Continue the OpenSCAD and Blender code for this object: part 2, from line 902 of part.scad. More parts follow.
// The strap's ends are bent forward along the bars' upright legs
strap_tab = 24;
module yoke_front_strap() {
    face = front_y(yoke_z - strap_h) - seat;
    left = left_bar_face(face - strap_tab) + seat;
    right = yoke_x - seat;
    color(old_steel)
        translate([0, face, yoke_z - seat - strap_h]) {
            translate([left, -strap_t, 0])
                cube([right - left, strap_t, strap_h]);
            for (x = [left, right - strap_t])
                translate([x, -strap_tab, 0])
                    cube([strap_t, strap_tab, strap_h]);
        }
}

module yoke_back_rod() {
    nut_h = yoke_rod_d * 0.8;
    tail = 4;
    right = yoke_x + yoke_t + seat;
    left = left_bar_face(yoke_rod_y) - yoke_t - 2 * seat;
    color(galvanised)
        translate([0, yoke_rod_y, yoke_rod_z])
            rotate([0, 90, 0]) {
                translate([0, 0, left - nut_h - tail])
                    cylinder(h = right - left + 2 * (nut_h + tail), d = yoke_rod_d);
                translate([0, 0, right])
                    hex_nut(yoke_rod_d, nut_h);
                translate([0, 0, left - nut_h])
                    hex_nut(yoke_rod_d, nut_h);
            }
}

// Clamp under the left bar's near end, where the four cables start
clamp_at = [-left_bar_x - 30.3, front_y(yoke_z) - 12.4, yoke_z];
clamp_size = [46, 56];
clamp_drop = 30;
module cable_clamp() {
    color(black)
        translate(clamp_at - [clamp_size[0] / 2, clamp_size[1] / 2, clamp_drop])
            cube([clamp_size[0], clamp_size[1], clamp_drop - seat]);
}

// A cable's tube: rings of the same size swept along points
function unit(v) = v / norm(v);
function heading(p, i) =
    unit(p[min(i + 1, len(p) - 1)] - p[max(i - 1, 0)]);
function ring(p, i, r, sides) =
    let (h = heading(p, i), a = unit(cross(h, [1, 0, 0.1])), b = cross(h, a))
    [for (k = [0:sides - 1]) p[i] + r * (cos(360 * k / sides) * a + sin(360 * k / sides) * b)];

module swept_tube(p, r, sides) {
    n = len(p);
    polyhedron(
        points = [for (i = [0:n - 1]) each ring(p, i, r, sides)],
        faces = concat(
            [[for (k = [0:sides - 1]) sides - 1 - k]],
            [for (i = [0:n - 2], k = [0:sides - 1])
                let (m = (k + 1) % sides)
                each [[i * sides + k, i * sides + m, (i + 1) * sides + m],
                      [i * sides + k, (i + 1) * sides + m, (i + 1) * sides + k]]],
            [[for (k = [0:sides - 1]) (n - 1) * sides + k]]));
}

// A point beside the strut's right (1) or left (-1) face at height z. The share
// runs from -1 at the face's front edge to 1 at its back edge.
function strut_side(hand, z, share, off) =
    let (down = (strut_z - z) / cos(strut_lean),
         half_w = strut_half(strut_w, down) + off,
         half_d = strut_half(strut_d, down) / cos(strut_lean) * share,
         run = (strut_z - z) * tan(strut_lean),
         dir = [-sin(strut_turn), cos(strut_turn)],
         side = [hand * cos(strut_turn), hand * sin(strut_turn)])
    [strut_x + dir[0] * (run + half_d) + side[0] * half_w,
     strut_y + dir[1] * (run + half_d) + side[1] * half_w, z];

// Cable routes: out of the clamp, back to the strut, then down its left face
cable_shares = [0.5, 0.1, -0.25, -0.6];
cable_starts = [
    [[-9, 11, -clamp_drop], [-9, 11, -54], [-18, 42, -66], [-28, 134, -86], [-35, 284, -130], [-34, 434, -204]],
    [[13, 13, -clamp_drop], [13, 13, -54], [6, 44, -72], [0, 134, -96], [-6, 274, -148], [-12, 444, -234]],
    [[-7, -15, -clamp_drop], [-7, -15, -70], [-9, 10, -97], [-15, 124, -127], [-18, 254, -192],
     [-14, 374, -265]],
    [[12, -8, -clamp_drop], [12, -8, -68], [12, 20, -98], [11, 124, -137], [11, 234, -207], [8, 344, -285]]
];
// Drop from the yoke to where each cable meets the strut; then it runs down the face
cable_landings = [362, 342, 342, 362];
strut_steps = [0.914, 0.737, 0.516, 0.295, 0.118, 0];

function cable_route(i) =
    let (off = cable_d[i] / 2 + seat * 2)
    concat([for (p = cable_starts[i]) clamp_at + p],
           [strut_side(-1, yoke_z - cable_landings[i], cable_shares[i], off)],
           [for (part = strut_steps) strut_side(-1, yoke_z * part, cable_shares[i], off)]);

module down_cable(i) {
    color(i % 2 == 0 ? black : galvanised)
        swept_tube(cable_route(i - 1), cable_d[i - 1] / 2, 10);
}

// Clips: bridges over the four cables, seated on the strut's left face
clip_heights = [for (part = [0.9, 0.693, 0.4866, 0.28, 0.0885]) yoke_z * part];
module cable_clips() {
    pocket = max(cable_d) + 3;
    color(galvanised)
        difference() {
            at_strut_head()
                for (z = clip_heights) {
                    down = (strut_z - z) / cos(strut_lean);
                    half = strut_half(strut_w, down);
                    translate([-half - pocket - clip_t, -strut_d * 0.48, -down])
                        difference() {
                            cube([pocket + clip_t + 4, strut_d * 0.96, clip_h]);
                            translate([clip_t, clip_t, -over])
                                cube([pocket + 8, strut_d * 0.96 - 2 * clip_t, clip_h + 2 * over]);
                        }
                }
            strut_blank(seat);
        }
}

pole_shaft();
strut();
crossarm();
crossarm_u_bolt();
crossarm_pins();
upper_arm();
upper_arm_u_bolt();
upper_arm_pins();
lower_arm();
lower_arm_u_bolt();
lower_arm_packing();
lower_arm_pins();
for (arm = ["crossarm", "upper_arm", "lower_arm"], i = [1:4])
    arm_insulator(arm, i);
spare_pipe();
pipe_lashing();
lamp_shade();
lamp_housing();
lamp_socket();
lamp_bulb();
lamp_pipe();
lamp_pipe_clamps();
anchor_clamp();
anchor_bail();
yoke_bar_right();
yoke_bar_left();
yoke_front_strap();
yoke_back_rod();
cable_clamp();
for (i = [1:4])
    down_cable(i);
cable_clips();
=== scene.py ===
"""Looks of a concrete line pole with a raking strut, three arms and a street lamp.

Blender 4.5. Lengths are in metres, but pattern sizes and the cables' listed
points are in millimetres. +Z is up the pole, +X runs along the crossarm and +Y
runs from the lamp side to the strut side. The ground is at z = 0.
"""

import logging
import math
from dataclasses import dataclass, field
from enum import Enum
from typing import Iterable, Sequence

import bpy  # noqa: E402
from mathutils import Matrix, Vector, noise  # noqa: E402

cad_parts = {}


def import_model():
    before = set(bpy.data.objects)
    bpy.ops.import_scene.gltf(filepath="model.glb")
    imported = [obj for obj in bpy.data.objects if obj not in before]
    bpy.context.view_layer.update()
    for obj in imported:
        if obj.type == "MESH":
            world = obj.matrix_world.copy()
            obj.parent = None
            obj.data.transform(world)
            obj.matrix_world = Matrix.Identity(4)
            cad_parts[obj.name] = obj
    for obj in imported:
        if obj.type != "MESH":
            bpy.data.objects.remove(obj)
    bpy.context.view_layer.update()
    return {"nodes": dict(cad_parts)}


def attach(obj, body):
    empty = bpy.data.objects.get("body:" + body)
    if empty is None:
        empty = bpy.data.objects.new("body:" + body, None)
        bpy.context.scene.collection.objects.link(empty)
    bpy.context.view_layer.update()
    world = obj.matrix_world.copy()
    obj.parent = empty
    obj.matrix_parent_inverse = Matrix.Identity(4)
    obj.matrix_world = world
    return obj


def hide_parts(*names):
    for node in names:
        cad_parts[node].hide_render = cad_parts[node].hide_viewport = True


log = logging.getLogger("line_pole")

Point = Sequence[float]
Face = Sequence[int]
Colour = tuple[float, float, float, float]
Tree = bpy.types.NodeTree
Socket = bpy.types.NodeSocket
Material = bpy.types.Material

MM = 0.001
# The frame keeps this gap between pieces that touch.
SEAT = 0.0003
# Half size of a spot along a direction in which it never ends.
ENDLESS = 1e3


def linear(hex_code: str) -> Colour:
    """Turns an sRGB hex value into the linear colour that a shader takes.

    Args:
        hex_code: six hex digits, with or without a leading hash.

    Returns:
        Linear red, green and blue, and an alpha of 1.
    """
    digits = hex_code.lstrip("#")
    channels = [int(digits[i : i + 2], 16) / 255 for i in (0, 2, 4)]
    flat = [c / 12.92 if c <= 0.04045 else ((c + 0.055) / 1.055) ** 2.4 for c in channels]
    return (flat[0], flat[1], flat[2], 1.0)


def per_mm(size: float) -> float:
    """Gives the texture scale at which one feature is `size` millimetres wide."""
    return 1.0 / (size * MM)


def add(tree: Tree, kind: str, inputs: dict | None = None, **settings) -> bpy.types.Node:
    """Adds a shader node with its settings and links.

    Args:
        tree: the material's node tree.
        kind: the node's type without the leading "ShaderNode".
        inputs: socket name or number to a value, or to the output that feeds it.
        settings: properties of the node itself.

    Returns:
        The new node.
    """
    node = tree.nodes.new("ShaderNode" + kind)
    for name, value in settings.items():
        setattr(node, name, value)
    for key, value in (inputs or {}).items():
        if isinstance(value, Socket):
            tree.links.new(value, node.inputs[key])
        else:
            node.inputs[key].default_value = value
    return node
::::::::
▸ **GIVEN EXERCISE**:
Of the lines above, retype only those from the line containing "obj.data.transform(world)" through the line containing "return 1.0 / (size * MM)", including both, exactly.

▸ **ANSWER TO THE PROBLEM**:
            obj.data.transform(world)
            obj.matrix_world = Matrix.Identity(4)
            cad_parts[obj.name] = obj
    for obj in imported:
        if obj.type != "MESH":
            bpy.data.objects.remove(obj)
    bpy.context.view_layer.update()
    return {"nodes": dict(cad_parts)}


def attach(obj, body):
    empty = bpy.data.objects.get("body:" + body)
    if empty is None:
        empty = bpy.data.objects.new("body:" + body, None)
        bpy.context.scene.collection.objects.link(empty)
    bpy.context.view_layer.update()
    world = obj.matrix_world.copy()
    obj.parent = empty
    obj.matrix_parent_inverse = Matrix.Identity(4)
    obj.matrix_world = world
    return obj


def hide_parts(*names):
    for node in names:
        cad_parts[node].hide_render = cad_parts[node].hide_viewport = True


log = logging.getLogger("line_pole")

Point = Sequence[float]
Face = Sequence[int]
Colour = tuple[float, float, float, float]
Tree = bpy.types.NodeTree
Socket = bpy.types.NodeSocket
Material = bpy.types.Material

MM = 0.001
# The frame keeps this gap between pieces that touch.
SEAT = 0.0003
# Half size of a spot along a direction in which it never ends.
ENDLESS = 1e3


def linear(hex_code: str) -> Colour:
    """Turns an sRGB hex value into the linear colour that a shader takes.

    Args:
        hex_code: six hex digits, with or without a leading hash.

    Returns:
        Linear red, green and blue, and an alpha of 1.
    """
    digits = hex_code.lstrip("#")
    channels = [int(digits[i : i + 2], 16) / 255 for i in (0, 2, 4)]
    flat = [c / 12.92 if c <= 0.04045 else ((c + 0.055) / 1.055) ** 2.4 for c in channels]
    return (flat[0], flat[1], flat[2], 1.0)


def per_mm(size: float) -> float:
    """Gives the texture scale at which one feature is `size` millimetres wide."""
    return 1.0 / (size * MM)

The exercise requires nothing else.